When it comes to finding a fragrance that suits a mature nose something from Acqua Di Parma is a surefire bet. But don’t just stick to the brand’s classic Colonia – make sure you check out the fragrances in their Blu Mediterraneo range too. Released just in time for summer 2021 (what I tend to think of as The Summer of Hope) this year’s offering is a limited-edition version of Blu Mediterraneo Bergamotta di Calabria, housed in a special porcelain bottle emblazoned with a white and gold pattern featuring – appropriately – bergamot fruit. Speaking of which, the bergamot oil used for this particular fragrance is no ordinary bergamot – it’s hand extracted by placing fruit rinds on sea sponges which absorb the oil and are then squeezed to release their precious content. (Who says artisanal extraction methods are dead?!)

Fresh and citrusy, with a gently soothing woody base, this wonderfully uplifting scent is characterised by a warm, spicy ginger note which cuts through the bergamot’s zestiness to give it a delightful piquancy (my nose also picks up hints of burnt rubber – a smell I’m not averse to – too but maybe that’s just me). A superb summer fragrance if you love fresh, crisp, invigorating scents.

Penhaligon’s Racquets Eau de parfum

Few fragrance houses offer as much to a man in mid life as Penhaligon’s. From classic, conservative, gentlemanly fragrances that refuse to date to striking niche creations with a thoroughly contemporary edge, they have it all (I particularly love Blenheim Bouquet and The Tragedy of Lord George). As with most Penhaligon’s creations, their latest launch Raquets is playful, surprising and intriguing.  

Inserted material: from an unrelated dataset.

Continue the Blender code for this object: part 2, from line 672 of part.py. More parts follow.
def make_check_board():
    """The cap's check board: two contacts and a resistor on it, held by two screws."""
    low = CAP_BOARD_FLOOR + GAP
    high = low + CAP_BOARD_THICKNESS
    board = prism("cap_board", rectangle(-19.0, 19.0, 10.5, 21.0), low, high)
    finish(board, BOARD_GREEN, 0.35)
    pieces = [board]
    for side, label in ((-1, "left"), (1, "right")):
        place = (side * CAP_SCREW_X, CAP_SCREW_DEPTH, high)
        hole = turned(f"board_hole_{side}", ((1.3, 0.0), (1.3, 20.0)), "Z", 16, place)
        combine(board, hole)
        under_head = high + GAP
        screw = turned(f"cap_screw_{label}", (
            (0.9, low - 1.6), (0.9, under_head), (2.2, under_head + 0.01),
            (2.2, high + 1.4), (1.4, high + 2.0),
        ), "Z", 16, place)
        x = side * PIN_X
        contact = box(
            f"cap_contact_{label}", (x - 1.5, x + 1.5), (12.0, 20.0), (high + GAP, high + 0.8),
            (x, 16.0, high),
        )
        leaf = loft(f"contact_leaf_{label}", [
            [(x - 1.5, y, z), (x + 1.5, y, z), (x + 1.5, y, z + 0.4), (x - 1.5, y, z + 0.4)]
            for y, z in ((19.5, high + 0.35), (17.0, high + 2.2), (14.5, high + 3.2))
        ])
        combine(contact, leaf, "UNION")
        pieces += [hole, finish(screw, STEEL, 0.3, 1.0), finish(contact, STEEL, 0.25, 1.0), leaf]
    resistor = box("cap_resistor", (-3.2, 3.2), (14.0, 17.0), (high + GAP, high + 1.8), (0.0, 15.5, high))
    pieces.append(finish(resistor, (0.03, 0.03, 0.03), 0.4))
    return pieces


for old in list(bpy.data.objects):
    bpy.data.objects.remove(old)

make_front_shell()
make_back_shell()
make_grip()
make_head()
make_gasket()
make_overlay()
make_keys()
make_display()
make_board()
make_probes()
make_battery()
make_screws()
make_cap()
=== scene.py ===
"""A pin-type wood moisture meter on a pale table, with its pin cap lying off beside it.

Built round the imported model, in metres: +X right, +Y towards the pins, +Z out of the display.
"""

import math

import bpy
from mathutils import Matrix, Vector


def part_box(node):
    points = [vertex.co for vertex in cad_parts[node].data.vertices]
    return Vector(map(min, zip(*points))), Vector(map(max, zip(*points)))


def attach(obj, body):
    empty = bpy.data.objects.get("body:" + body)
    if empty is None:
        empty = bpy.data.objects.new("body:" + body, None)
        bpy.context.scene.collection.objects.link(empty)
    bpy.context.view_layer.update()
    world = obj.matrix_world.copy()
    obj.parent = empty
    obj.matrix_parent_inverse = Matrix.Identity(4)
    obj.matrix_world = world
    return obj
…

A re-invention of the fragrance house’s original Raquets Formula fragrance it’s a really clever fusion of crisp, sparkling lemon and warm, sexy leather, with a touch of guaiac wood lending a vibe reminiscent of warm summer tarmac. Simple in structure yet complex in character it’s one of my favourite launches this year and like a good summer novel, is full of twists and turns as it unfolds. Imagine leather rubbed with fresh lemon peel and you’re halfway there.

Brioni Eau de Parfum

Created by Michel Almairac, the talented nose behind fragrances like Dior’s Fahrenheit, Gucci Pour Homme, Joop! Pour Homme and Burberry Men (how’s that for a back catalogue?) this new offering from luxury Italian menswear house Brioni, was always going to be interesting. Placing one of my favourite notes – violet leaf – at its heart, while adding a little spice, a breezy ozonic accord and a distinctive green apple note, it’s fresh, crisp and nose-tinglingly spicy until the warmer cedarwood and tonka bean base emerges. 

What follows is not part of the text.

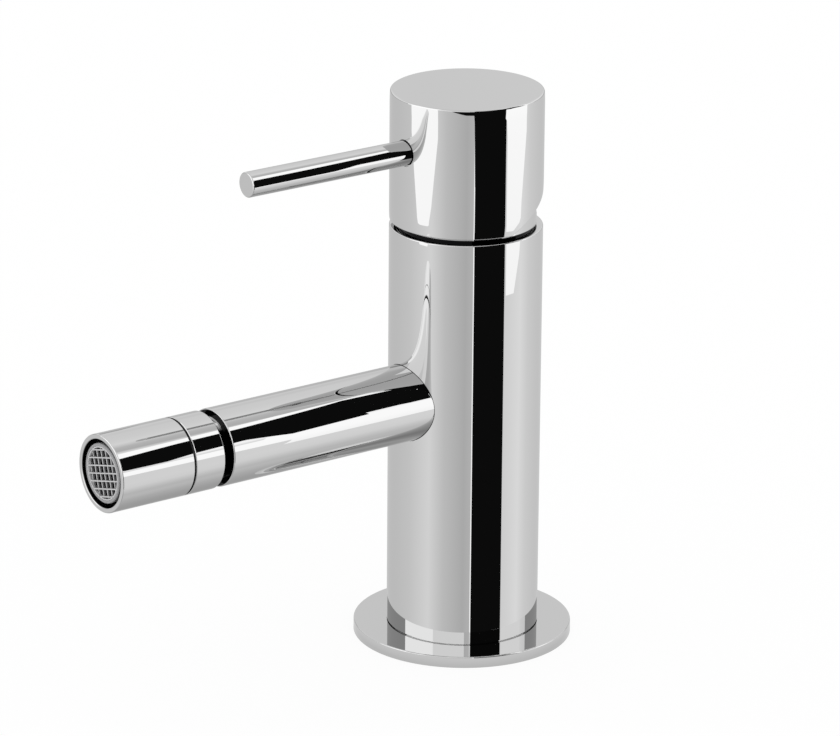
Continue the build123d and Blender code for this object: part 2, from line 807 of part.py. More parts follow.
carrier_peg_depth = moving_disc_offset + carrier_peg_y
peg_places = ((-carrier_peg_x, carrier_peg_depth), (carrier_peg_x, carrier_peg_depth))
with BuildPart() as moving_disc:
    with BuildSketch(Plane.XY.offset(moving_disc_bottom)):
        with Locations((0, moving_disc_offset)):
            Circle(moving_disc_radius)
    extrude(amount=moving_disc_thickness)
    with BuildSketch(Plane.XY.offset(moving_disc_bottom)):
        with Locations((0, moving_disc_offset + mixing_recess_offset)):
            Ellipse(mixing_recess_half_width, mixing_recess_half_length)
    extrude(amount=mixing_recess_depth, mode=Mode.SUBTRACT)
    with BuildSketch(Plane.XY.offset(carrier_bottom)):
        with Locations(*peg_places):
            Circle(carrier_peg_radius + seat_clearance)
    extrude(amount=-carrier_peg_length - seat_clearance, mode=Mode.SUBTRACT)
save(moving_disc, "moving_disc")

# Disc carrier: a plate on the moving disc, a block that holds the stem's ball, and two rails
plate_top = carrier_bottom + carrier_plate
block_top = stem_ball_height + block_above_ball
rail_top = stem_ball_height + rail_top_above_ball
rail_middle = (rail_inner + rail_outer) / 2
pocket_half = stem_ball_radius + stem_ball_clearance
with BuildPart() as disc_carrier:
    with BuildSketch(Plane.XY.offset(carrier_bottom)):
        with Locations((0, moving_disc_offset)):
            Circle(moving_disc_radius)
    extrude(amount=carrier_plate)
    with BuildSketch(Plane.XY.offset(plate_top)):
        Rectangle(block_half_width * 2, block_half_length * 2)
    extrude(amount=block_top - plate_top)
    with BuildSketch(Plane.XY.offset(plate_top)):
        with Locations((-rail_middle, moving_disc_offset), (rail_middle, moving_disc_offset)):
            Rectangle(rail_outer - rail_inner, rail_half_length * 2)
    extrude(amount=rail_top - plate_top)
    with BuildSketch(Plane.XY.offset(stem_ball_height - pocket_half)):
        Rectangle(pocket_half * 2, pocket_half * 2)
    extrude(amount=block_top, mode=Mode.SUBTRACT)
    with BuildSketch(Plane.XY.offset(carrier_bottom)):
        with Locations(*peg_places):
            Circle(carrier_peg_radius)
    extrude(amount=-carrier_peg_length)
save(disc_carrier, "disc_carrier")

# Rotor: a flange over the carrier's rails and a column split by the stem's slot
window_front = disc_travel + block_half_length + window_clearance * 2
window_rear = block_half_length + window_clearance
stop_tab = sector(housing_neck_radius - stop_wall, stop_half_angle)
with BuildPart() as cartridge_rotor:
    with BuildSketch(Plane.XY.offset(rotor_bottom)):
        Circle(cavity_radius - rotor_flange_clearance)
    extrude(amount=rotor_flange_top - rotor_bottom)
    with BuildSketch(Plane.XY.offset(rotor_flange_top)):
        Circle(rotor_column_radius)
    extrude(amount=rotor_top - rotor_flange_top)
    with BuildSketch(Plane.XY.offset(rotor_flange_top)):
        Rectangle(stem_width + running_clearance * 2, rotor_column_radius * 2 + cut_overrun)
    extrude(amount=rotor_top, mode=Mode.SUBTRACT)
    with BuildSketch(Plane.XY.offset(rotor_bottom)):
        with Locations((0, (window_rear - window_front) / 2)):
            Rectangle((block_half_width + window_clearance) * 2, window_front + window_rear)
    extrude(amount=rotor_flange_top - rotor_bottom, mode=Mode.SUBTRACT)
    with BuildSketch(Plane.XY.offset(rotor_bottom)):
        with Locations((-rail_middle, 0), (rail_middle, 0)):
            Rectangle(rail_outer - rail_inner + rail_clearance * 2, cavity_radius * 2)
    extrude(amount=rail_top + groove_clearance - rotor_bottom, mode=Mode.SUBTRACT)
    with BuildSketch(facing_side(cavity_radius, 0, pivot_height)):
        Circle(pin_radius)
    extrude(amount=cavity_radius * 2, mode=Mode.SUBTRACT)
    with BuildSketch(Plane.XY.offset(housing_top - stop_depth + stop_clearance)):
        add(stop_tab)
        Circle(rotor_column_radius - stop_depth, mode=Mode.SUBTRACT)
    extrude(amount=stop_depth - stop_clearance + rotor_above_housing)
save(cartridge_rotor, "cartridge_rotor")

pin_half = sqrt(rotor_column_radius**2 - pin_radius**2) - pin_end_gap
with BuildPart() as stem_pin:
    with BuildSketch(facing_side(pin_half, 0, pivot_height)):
        Circle(pin_radius)
    extrude(amount=pin_half * 2)
    chamfer(stem_pin.edges().filter_by(GeomType.CIRCLE), seam_chamfer)
save(stem_pin, "stem_pin")

# Cartridge stem: square shank, hub around the pin, thin rod and ball
with BuildPart() as cartridge_stem:
    with BuildSketch(Plane.XY.offset(pivot_height)):
        Rectangle(stem_width, stem_width)
    extrude(amount=stem_top_above_pivot)
    chamfer(cartridge_stem.faces().sort_by(Axis.Z)[-1].edges(), stem_chamfer)
    with BuildSketch(facing_side(stem_width / 2, 0, pivot_height)):
        Circle(stem_hub_radius)
    extrude(amount=stem_width)
    with BuildSketch(Plane.XY.offset(stem_ball_height)):
        Circle(stem_rod_radius)
    extrude(amount=stem_arm)
    with Locations((0, 0, stem_ball_height)):
        Sphere(stem_ball_radius)
    with BuildSketch(facing_side(stem_width, 0, pivot_height)):
        Circle(pin_radius + running_clearance)
    extrude(amount=stem_width * 2, mode=Mode.SUBTRACT)
save(cartridge_stem, "cartridge_stem")

# Handle cap: a thin round shell, an inner boss on the stem, a boss for the lever and the relief cut
boss_bottom = handle_bottom + boss_bottom_rise
cavity_ceiling = handle_top - cap_top_wall
socket_top = handle_bottom + socket_top_rise
cap_inner = body_radius - cap_wall
socket_wall = adapter_radius + seat_clearance
relief_rise = (body_radius + cut_overrun) * tan(radians(relief_angle))
lever_seat = body_radius - lever_socket_depth
with BuildPart() as handle_cap:
    with BuildSketch(Plane.XY.offset(handle_bottom)):
        Circle(body_radius)
    extrude(amount=handle_height)
    with BuildSketch(Plane.XY.offset(handle_bottom)):
        Circle(cap_inner)
    extrude(amount=cavity_ceiling - handle_bottom, mode=Mode.SUBTRACT)
    with BuildSketch(Plane.XY.offset(boss_bottom)):
        Circle(boss_radius)
    extrude(amount=cavity_ceiling - boss_bottom)
    with BuildSketch(facing_front(boss_radius / 2, lever_height)):
        Circle(lever_boss_radius)
    extrude(amount=cap_inner - boss_radius / 2)
    with BuildSketch(Plane.XY.offset(boss_bottom)):
        Circle(socket_wall)
    extrude(amount=socket_top - boss_bottom, mode=Mode.SUBTRACT)
    with BuildSketch(facing_front(0, lever_height)):
        Circle(lever_thread_radius + seat_clearance)
    extrude(amount=body_radius + cut_overrun, mode=Mode.SUBTRACT)
    with BuildSketch(facing_front(lever_seat, lever_height)):
        Circle(lever_radius + lever_gap)
    extrude(amount=lever_socket_depth + cut_overrun, mode=Mode.SUBTRACT)
    with BuildSketch(Plane.YZ):
        with BuildLine():
            Polyline(
                (0, handle_bottom - cut_overrun),
                (body_radius + cut_overrun, handle_bottom - cut_overrun),
                (body_radius + cut_overrun, handle_bottom + relief_rise),
                (0, handle_bottom),
                close=True,
            )
        make_face()
    extrude(amount=body_radius + cut_overrun, both=True, mode=Mode.SUBTRACT)
    fillet(handle_cap.faces().sort_by(Axis.Z)[-1].outer_wire().edges(), cap_top_round)
save(handle_cap, "handle_cap")

adapter_bottom = boss_bottom + adapter_end_gap
adapter_top = socket_top - adapter_end_gap
with BuildPart() as stem_adapter:
    with BuildSketch(Plane.XY.offset(adapter_bottom)):
        Circle(adapter_radius)
        Rectangle(
            stem_width + seat_clearance * 2, stem_width + seat_clearance * 2, mode=Mode.SUBTRACT
        )
    extrude(amount=adapter_top - adapter_bottom)
save(stem_adapter, "stem_adapter")

# Lever pin and the grub screw behind its threaded end
tail_end = lever_seat - lever_thread_length
with BuildPart() as lever_pin:
    with BuildSketch(facing_front(tail_end, lever_height)):
        Circle(lever_thread_radius)
    extrude(amount=lever_thread_length)
    with BuildSketch(facing_front(lever_seat, lever_height)):
        Circle(lever_radius)
    extrude(amount=lever_reach - lever_seat)
    chamfer(lever_pin.faces().sort_by(Axis.Y)[0].edges(), lever_tip_chamfer)
save(lever_pin, "lever_pin")

grub_rear = adapter_radius + seat_clearance
grub_front = tail_end - grub_gap
with BuildPart() as grub_screw:
    with BuildSketch(facing_front(grub_rear, lever_height)):
        Circle(lever_thread_radius)
    extrude(amount=grub_front - grub_rear)
    with BuildSketch(facing_front(grub_front, lever_height)):
        RegularPolygon(grub_hex_size / 2, 6, major_radius=False)
    extrude(amount=-grub_hex_depth, mode=Mode.SUBTRACT)
save(grub_screw, "grub_screw")
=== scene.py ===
"""The looks of a single-lever bidet mixer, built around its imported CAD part.

The pieces that show are made again here as finely divided surfaces with exact normals, so that the
chrome mirrors its surroundings cleanly. The pieces inside keep their CAD meshes and get materials.
Lengths in this script are in millimetres, and a mesh is scaled to metres when it is made.
"""

import json
from collections import namedtuple
from math import acos, asin, atan2, cos, pi, radians, sin, sqrt, tan
from types import SimpleNamespace

import bpy
import numpy as np
from bpy.props import FloatProperty, FloatVectorProperty, IntProperty, PointerProperty
from mathutils import Matrix, Vector
from mathutils.geometry import tessellate_polygon


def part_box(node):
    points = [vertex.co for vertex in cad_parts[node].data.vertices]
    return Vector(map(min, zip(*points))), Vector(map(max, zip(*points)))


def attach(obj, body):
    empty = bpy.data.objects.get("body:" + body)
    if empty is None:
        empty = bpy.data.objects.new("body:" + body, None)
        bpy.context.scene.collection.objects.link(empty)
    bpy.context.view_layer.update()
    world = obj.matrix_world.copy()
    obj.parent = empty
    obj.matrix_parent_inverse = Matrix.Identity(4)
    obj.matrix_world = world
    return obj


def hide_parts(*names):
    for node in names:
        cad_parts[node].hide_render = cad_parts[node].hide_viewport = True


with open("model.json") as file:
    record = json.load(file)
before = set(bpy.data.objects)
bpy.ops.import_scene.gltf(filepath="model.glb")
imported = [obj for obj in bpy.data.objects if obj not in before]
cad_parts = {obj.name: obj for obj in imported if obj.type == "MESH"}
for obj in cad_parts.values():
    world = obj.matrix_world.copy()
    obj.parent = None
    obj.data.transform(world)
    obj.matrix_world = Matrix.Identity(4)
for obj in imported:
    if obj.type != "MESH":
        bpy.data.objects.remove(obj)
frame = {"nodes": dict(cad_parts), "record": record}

bl_info = {
    "name": "Bidet mixer looks",
    "version": (1, 0, 0),
    "blender": (4, 5, 0),
    "location": "3D View > Sidebar > Mixer",
    "description": "Surfaces, materials and studio of a single-lever bidet mixer",
    "category": "Object",
}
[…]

There are faint echoes of Fahrenheit (one of my all-time favourite fragrances) and DKNY’s Be Delicious Men there and though clearly constructed to have broad appeal, like the other fragrances here it avoids being pedestrian and generic so is great for men who like fragrances with both style and substance. 

 [Gifted review samples of all the products mentioned here were provided for review purposes.]